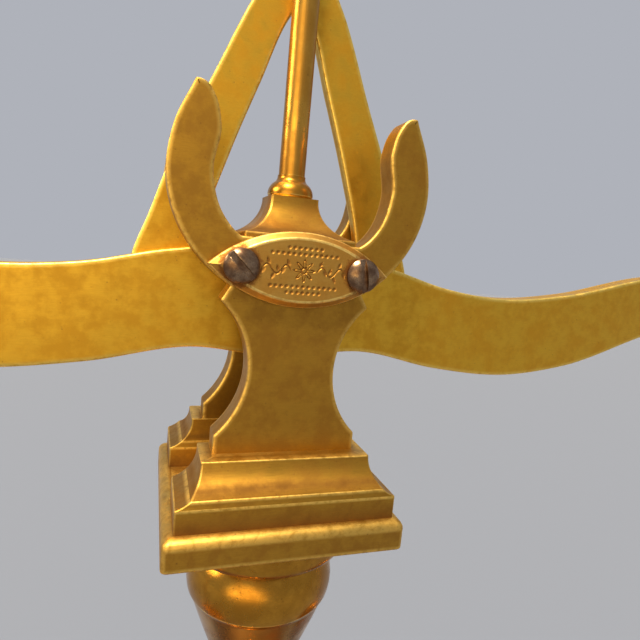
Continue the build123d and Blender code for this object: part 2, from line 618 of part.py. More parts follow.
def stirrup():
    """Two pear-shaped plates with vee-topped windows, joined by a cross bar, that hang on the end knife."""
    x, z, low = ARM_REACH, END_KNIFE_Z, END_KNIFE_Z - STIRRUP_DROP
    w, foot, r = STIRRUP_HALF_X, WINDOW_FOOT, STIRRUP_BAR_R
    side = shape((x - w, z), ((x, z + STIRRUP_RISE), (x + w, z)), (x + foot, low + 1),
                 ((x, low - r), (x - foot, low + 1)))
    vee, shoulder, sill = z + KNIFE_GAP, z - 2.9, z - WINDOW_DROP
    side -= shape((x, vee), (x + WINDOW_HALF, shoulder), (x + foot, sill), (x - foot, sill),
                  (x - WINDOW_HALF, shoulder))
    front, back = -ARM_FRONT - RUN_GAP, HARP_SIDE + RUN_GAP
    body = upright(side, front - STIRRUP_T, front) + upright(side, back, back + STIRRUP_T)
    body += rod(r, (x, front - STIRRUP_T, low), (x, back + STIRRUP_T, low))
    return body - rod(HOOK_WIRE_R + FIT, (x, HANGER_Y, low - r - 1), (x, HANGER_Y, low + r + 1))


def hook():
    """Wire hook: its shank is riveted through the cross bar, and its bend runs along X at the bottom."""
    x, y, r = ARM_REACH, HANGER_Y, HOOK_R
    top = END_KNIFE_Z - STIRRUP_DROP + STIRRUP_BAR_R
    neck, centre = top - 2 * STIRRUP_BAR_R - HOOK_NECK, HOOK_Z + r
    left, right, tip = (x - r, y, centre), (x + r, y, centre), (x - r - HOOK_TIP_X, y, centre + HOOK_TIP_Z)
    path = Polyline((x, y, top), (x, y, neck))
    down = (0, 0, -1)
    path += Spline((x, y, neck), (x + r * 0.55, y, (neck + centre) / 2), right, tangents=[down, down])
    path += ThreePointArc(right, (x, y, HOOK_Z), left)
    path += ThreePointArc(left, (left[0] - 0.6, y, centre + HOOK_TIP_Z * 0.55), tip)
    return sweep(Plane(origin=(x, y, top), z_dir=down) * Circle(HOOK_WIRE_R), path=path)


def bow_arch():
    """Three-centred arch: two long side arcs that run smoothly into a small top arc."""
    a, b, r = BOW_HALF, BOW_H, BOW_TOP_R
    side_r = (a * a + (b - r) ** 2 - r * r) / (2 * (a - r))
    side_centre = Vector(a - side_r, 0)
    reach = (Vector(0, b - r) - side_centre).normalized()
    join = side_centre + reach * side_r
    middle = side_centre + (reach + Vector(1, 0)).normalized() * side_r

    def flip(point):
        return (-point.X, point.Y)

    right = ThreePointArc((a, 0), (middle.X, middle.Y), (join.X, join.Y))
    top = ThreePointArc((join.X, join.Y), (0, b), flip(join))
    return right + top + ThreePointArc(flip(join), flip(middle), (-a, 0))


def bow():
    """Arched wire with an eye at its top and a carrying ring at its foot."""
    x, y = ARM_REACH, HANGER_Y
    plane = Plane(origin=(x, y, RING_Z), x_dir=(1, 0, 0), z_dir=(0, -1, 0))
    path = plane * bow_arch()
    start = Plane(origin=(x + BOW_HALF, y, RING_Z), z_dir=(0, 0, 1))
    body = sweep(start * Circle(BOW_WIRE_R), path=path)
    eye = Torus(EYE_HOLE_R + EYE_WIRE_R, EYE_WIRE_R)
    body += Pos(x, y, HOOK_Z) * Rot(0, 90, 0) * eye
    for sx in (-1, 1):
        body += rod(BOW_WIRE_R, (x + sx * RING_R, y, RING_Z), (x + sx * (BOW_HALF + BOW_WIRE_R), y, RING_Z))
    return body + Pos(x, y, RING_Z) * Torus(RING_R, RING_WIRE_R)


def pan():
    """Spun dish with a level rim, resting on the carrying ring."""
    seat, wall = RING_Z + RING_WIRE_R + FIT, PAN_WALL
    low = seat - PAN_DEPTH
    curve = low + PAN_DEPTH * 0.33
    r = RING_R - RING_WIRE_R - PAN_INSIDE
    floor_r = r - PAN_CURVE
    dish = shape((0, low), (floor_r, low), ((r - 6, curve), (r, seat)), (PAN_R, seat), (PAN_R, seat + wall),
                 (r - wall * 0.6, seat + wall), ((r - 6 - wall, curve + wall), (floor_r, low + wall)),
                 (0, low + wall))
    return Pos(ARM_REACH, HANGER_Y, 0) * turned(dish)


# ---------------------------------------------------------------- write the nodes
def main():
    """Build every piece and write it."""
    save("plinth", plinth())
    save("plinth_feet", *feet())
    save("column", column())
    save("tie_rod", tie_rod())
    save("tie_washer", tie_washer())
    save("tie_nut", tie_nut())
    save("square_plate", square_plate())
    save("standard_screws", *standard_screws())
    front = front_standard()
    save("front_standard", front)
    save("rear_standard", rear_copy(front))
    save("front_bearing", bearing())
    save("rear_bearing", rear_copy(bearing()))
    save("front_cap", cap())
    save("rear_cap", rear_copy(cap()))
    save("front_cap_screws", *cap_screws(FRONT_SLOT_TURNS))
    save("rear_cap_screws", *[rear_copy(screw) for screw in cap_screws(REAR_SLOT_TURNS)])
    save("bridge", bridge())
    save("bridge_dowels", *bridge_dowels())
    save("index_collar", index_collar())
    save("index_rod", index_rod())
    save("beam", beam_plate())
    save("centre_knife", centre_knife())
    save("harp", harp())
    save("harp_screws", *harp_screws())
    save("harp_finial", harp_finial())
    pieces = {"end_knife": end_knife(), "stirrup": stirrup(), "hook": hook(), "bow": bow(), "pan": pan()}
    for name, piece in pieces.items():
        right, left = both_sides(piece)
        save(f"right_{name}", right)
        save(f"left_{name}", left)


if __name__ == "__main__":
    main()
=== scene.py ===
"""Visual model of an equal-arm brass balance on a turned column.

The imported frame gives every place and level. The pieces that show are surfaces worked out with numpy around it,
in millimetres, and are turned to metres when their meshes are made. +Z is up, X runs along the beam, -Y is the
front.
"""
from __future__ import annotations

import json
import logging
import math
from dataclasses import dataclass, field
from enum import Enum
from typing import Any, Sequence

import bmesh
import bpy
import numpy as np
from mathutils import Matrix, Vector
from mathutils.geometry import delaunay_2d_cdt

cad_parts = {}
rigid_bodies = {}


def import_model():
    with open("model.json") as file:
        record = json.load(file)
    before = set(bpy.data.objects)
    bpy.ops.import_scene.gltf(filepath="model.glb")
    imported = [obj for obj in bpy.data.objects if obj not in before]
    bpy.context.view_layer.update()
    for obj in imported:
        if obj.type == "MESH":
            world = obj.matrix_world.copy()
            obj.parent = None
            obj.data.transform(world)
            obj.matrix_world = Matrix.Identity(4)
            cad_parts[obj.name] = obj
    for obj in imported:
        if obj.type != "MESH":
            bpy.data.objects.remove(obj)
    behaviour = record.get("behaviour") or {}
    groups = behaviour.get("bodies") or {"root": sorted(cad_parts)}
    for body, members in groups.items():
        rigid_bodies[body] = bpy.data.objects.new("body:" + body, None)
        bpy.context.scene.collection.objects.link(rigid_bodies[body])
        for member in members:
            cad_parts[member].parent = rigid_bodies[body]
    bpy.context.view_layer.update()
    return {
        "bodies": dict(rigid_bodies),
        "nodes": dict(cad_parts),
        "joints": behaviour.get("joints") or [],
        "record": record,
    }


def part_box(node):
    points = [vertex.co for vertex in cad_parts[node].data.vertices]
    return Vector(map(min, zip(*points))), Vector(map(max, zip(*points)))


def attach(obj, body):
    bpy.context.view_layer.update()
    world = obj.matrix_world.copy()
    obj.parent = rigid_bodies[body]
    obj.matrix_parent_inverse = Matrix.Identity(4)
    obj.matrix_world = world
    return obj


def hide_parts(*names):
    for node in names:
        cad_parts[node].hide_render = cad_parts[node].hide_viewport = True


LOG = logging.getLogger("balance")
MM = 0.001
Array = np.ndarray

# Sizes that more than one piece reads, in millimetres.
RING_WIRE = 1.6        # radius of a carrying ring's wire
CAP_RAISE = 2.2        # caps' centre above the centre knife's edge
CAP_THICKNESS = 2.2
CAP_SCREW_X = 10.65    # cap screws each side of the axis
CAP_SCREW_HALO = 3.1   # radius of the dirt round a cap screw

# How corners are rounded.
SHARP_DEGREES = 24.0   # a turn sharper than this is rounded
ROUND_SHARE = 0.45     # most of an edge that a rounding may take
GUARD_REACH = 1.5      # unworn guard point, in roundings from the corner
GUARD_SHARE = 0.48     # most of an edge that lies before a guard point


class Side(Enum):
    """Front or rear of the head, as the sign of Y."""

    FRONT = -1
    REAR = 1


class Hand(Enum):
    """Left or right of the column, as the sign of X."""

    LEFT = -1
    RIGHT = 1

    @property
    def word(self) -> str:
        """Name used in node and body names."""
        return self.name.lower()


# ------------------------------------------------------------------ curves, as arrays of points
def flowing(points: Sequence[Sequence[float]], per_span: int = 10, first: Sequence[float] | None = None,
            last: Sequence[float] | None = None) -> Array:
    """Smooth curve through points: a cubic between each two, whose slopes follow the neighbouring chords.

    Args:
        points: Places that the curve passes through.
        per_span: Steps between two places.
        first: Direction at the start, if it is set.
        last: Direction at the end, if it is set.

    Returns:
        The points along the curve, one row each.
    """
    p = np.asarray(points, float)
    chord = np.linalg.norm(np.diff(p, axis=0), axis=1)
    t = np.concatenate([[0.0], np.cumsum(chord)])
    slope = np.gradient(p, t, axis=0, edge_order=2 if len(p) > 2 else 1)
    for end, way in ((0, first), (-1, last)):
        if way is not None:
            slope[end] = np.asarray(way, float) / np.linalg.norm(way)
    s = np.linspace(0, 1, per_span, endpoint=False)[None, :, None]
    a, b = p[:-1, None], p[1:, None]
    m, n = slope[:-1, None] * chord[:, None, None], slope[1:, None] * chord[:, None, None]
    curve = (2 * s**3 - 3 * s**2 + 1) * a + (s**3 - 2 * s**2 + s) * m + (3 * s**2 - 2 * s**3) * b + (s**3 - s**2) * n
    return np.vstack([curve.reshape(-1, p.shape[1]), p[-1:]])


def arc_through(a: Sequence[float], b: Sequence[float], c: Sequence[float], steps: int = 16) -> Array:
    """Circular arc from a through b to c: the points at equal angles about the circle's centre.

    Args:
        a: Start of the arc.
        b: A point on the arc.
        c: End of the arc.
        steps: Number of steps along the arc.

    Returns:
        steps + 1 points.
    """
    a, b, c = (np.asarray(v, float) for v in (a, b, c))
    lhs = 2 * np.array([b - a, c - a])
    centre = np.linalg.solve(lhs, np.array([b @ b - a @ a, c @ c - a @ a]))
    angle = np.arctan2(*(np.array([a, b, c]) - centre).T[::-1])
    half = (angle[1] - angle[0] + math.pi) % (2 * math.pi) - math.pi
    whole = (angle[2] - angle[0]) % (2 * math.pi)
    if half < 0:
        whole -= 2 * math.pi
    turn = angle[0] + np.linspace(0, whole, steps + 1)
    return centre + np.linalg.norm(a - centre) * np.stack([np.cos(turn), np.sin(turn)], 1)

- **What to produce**
In the listing, find each line with the string "dict" and copy it.

- **Result of this exercise**
        "bodies": dict(rigid_bodies),
        "nodes": dict(cad_parts),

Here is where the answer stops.